I took about 15 minutes and made a tutorial using your footage. I'd use Mocha AE to stabilize the layer, add a null, then scale it up a bit to fix the jitters. Here's the tutorial:

It should be available in just a few minutes.

Community Expert
June 9, 2021

It is incredibly difficult for Warp stabilizer's algorithms to work on timelapse footage because any significant movement in any of the geometry in the scene makes it impossible for the software to figure out where the edges have moved. It is also very tempting to shoot timelapse with a 20 MP or better camera and then use those huge compared to even 4K video frames as the source material. The large files can easily overwhelm the calculations.  For many kinds of motion, Warp Stabilizer is the wrong tool because it tries to warp the geometry to stabilize it and that can lead to some very unusual artifacts, especially with timelapse footage.

 

You can often use Mocha to track a part of the geometry in the shot that has no movement like a building or a bunch of rocks, then invert the corner pin track and apply it to lock that building in place. Then all that is required is to slightly crop the comp or attach the shot to a null and scale it up to fit the frame. 

 

If you can share your footage I can point you directly to the solution that I would use. The specific workflow depends entirely on the shot.

Tobey_1Author
Participant
June 9, 2021

Hi Rick

 

Thank you for your answer, I uploaded a 1080p version of a timelapse that fails over and over again when it comes to warp stabilisation.

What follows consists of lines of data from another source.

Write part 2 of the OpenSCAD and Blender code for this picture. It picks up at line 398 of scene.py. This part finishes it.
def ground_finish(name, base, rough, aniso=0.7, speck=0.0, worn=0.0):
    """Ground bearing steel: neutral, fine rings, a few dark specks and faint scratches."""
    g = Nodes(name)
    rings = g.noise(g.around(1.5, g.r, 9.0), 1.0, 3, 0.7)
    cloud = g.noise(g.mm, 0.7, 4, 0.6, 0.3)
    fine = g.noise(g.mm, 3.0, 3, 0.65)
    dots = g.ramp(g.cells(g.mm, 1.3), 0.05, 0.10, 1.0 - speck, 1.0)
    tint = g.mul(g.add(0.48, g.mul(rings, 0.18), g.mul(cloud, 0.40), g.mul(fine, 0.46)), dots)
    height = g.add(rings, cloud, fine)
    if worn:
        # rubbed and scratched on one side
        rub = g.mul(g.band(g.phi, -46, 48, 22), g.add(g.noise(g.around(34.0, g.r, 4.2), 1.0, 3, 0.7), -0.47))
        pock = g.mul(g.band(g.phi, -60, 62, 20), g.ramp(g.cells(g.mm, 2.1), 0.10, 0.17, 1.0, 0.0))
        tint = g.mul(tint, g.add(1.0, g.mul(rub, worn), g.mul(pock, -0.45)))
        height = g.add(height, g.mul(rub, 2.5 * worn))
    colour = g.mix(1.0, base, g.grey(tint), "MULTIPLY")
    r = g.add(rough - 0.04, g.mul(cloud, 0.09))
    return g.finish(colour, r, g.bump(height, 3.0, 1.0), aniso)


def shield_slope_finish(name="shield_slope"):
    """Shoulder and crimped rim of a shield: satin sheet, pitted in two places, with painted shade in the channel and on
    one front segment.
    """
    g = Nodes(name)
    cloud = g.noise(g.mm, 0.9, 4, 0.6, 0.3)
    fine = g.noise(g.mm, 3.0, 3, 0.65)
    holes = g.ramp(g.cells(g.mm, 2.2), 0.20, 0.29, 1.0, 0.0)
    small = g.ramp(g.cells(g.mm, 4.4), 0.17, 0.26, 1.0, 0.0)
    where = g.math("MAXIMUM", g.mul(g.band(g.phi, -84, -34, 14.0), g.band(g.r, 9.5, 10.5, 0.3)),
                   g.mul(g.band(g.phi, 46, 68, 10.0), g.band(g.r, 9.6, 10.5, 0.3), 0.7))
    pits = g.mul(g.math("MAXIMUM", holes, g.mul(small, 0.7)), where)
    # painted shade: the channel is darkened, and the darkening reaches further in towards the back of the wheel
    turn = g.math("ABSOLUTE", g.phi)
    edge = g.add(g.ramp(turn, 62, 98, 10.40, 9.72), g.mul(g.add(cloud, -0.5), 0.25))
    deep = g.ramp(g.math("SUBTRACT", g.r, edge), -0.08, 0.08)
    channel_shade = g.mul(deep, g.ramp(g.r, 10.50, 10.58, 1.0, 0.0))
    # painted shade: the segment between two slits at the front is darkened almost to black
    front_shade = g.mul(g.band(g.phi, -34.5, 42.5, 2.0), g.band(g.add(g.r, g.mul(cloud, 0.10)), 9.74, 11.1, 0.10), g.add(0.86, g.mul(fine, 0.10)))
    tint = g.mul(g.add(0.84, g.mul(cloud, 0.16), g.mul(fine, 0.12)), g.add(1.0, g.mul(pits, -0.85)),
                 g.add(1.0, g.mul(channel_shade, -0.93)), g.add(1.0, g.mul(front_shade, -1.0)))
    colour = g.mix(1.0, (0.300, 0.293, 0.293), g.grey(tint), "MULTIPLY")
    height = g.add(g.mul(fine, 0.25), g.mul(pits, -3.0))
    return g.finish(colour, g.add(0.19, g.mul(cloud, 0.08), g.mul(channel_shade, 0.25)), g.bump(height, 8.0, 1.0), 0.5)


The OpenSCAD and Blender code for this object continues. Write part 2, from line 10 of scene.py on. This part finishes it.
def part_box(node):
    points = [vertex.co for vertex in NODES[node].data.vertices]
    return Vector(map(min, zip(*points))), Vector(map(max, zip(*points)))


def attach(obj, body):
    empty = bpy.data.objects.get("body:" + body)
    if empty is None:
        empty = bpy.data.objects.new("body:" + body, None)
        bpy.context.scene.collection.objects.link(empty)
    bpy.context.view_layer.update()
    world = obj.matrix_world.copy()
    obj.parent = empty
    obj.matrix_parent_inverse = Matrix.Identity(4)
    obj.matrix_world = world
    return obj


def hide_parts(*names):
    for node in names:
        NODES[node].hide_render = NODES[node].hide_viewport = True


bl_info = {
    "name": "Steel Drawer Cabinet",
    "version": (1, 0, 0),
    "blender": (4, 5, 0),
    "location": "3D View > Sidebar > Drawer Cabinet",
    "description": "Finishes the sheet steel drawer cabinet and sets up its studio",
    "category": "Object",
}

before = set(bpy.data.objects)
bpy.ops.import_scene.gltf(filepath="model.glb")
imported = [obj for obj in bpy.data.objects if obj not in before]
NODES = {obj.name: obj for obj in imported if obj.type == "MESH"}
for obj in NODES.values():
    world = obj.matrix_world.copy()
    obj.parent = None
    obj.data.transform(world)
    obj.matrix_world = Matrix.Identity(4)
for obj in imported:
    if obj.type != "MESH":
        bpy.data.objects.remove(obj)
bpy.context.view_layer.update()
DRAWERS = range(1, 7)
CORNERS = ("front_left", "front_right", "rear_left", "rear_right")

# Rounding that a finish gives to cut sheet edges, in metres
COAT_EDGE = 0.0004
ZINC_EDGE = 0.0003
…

https://vimeo.com/manage/videos/560989102

 

What method would you recommend?

 

 

Community Expert
June 9, 2021

You posted a link to the manage videos section of Vimeo, not the video.

 

Mylenium
Legend
June 9, 2021

Depending on what yopur timelapse actually looks like this may simply be a genuine hard crash due to the footage not being consistent enough for the analysis. It needs to have soem sense of spatial and temporal plausibility and if the changes from frame to frame are too drastic, it simply won't work. Otherwise this could of course be hardware related, but since you haven't offered any system info or details from the crash info we can't realyl answer that.

 

Mylenium

Tobey_1Author
Participant
June 9, 2021

Hi Mylenium

 

My Hardware is the following:


Windows 10 64Bit

Threadripper 3970x

128GB Ram

Nvidia 2080 GTX Super

2TB SSD and about 10TB of normal Harddrive

 

The shakes in the footage are suptle and small, but still they are visible. More of a "bounce" due to a shake in the tripod all 50 frames or so.